Butch Samp, owner of The Floridian diner, almost halfway between Las Olas Riverfront and the beach, finds the number of restaurant seats in downtown “incredible.”

He doesn’t think Las Olas will be hurt, though, because it’s both an entertainment and a practical destination, with everything from barber shops to jewelry stores to a post office as well as fancy restaurants.

“I got people who eat here seven days a week, three meals a day. How many times do you go to Hooters? I go to Hooters,” he said. “But not every day.”

Samp thinks the key is more downtown housing.

“I’m happy every time I see a townhouse go up,” he said.

Some merchants think the center offers a complement, not competition.

“I see this as the Upper East Side. I see that as Soho,” said Mario Argiro, owner of Moda Mario clothing store on Las Olas Boulevard.

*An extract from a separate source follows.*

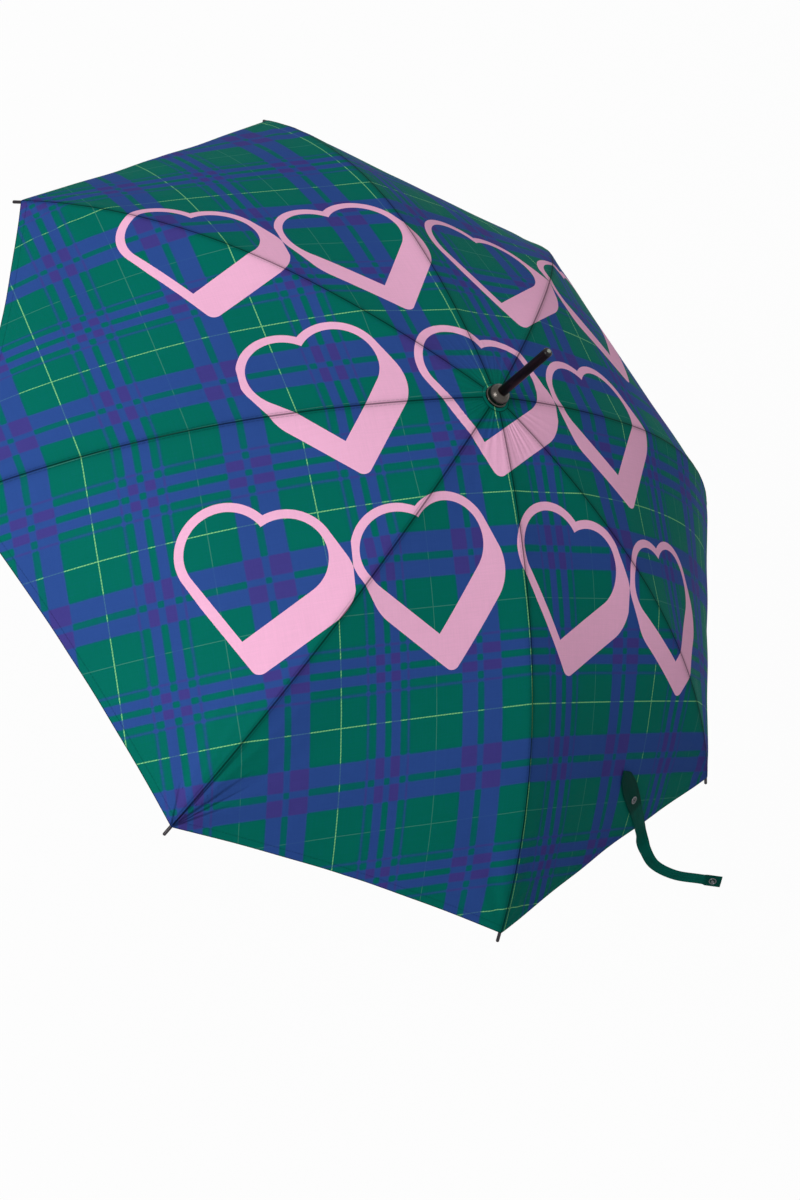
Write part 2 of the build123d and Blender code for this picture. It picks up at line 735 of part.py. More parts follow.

In other words, Las Olas is older and more exclusive, while Riverfront will be younger and funkier.

The potential for further development makes Argiro see nothing but good in the future.

Atlantic Gulf Communities has proposed a 35-story residential tower, plus an office tower and hotel along the New River between Riverfront and the Las Olas shopping district. Developer Terry Stiles is building a second Las Olas Centre office building at Southeast Third Avenue and Las Olas, with room for stores and restaurants on the bottom floor. Florida Atlantic University and Broward Community College are expected to build an office tower. Developers have plans for buildings on Andrews Avenue near Las Olas, including the former McCrorys discount store.

“I guarantee in five years, you’re going to see the whole street tied together,” Argiro said. “I’m not afraid of competition. I am for it, if they open more shops, more restaurants, more professional places.”